Following previous successful albums, acclaimed Hungarian violinist Kristóf Baráti returns to Brilliant Classics to make his stamp on the Violin Concertos of Mozart. Praised for his ‘strong, penetrating and brilliant tone’ and his ‘consistently serious, almost dramatic’ interpretation of Ysaÿe’s solo sonatas (BC94678), Baráti has emerged as one of the most important violinists of his generation, having previously performed with internationally renowned orchestras including the Royal Philharmonic Orchestra and Deutsches Symphonie Orchester, and with conductors Kurt Masur and Charles Dutoit. This album was specially recorded in Hungary’s premier concert venue, the Kodály Center in Pécs, on Baráti’s violin, the ‘Lady Harmsworth’ Stradivarius, kindly on loan from the Stradivarius Society of Chicago.

Here, Baráti turns his attention to Mozart for the first time. Leading the Hungarian Chamber Orchestra from the front, Baráti expertly tackles all five concertos known to be by Mozart, as well as the two Rondos and Adagio that together make up all of the composer’s music for solo violin and orchestra. All the concertos (except K207, which has been dated to 1773) were composed in 1775 in a flurry of activity. Despite this, they document a strong development of Mozart’s mastery of the form; from the fairly staid sonata form of the last movement of the first concerto, to the more radical decisions the composer was taking in his K218, where he boldly decides not to restate the opening ‘fanfare’ theme of the exposition in the development, instead weaving it into the second and third movements, expertly tying the piece together.
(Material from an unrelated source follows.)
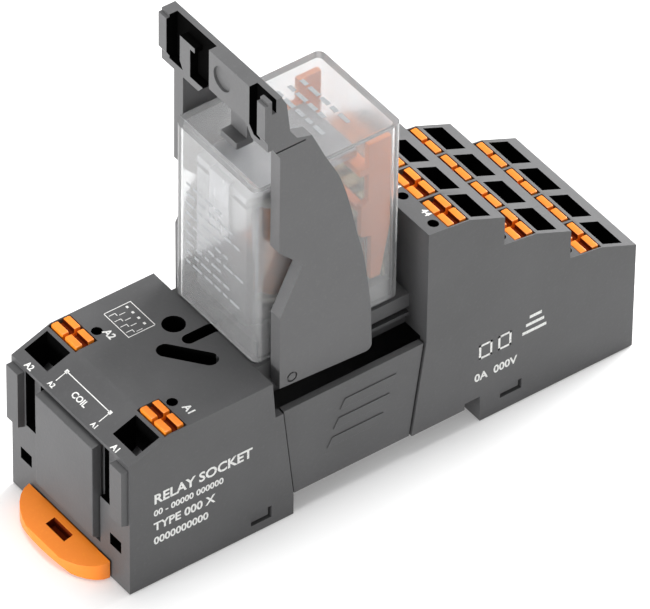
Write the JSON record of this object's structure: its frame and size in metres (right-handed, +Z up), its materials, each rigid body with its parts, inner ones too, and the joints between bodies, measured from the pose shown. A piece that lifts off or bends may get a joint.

Mozart stopped composing violin concertos as abruptly as he had begun; although he still performed his works for a few years afterwards, he seemed to lose interest in composing for the violin. Nevertheless, the five outstanding concertos he has left us with represent an outburst of Mozart’s creativity and the astonishing rapidity with which he honed his technique over just a few months.